The things I got wrong and omitted — and the arguments that moved my position — were more about my own naivete about the impact some of this is already having. I shouldn’t have generalized all these bills as equally dangerous or counterproductive. Some are closer to being redundant than radioactive, simply restating prohibitions that already exist on defining anyone by their race, gender, or religion.

I was also wrong to frame the issue as being beyond the power of the states; I was wrong to say that it solved a problem that didn’t exist, or that even if that was true, that made the bills unworthy of our time; I was wrong to frame it as a purely right vs. left issue when a lot of liberals are rightly opposed to the ways CRT or anti-racism is being handled in schools; I was wrong not to acknowledge that CRT has been criticized loudly and effectively by plenty of people of color; I was wrong not to spend more time fleshing out the differences between CRT itself (which, again, I find innocuous) and how CRT is being applied in public schools across the country (which, again, I sometimes find inappropriate).

So what’s there to do? That’s a better and more difficult question. I don’t have a clear, clean answer, but I think continuing to highlight instances where CRT teachings go too far in schools is a good start. I also think engaging the criticisms of CRT, and ensuring they are part of any discussion about CRT in schools, is critical (if you’ll excuse the play on words).
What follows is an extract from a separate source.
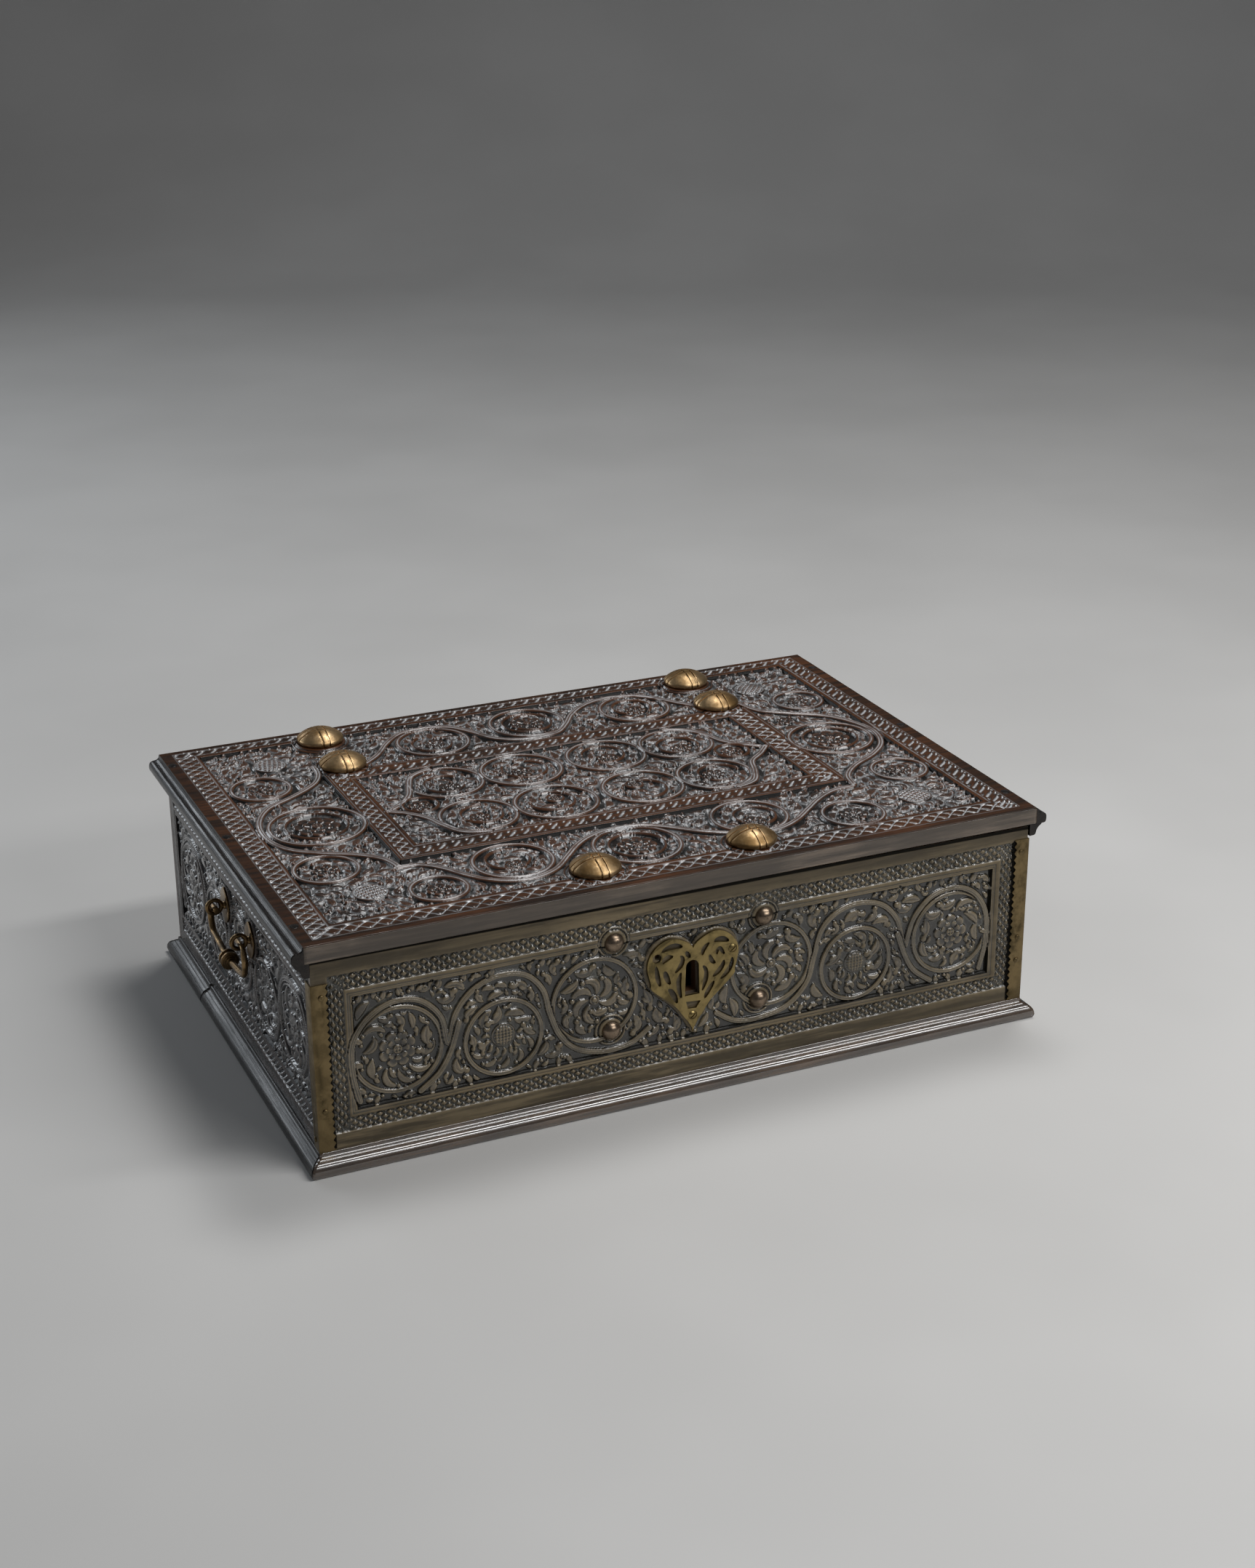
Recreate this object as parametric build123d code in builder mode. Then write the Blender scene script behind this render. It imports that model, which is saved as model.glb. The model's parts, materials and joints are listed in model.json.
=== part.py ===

And perhaps most importantly, I think we need to continue to avoid the trap of race essentialism — of assuming our Black neighbors have some monolithic opinions on race and politics or that our white neighbors are all thoughtless oppressors.

This debate has illuminated the fact that neither one is true, and that the continued pursuit of nuance, as well as the open debate about challenging ideas born from theories like CRT, are our best chances at moving the country forward in a positive way.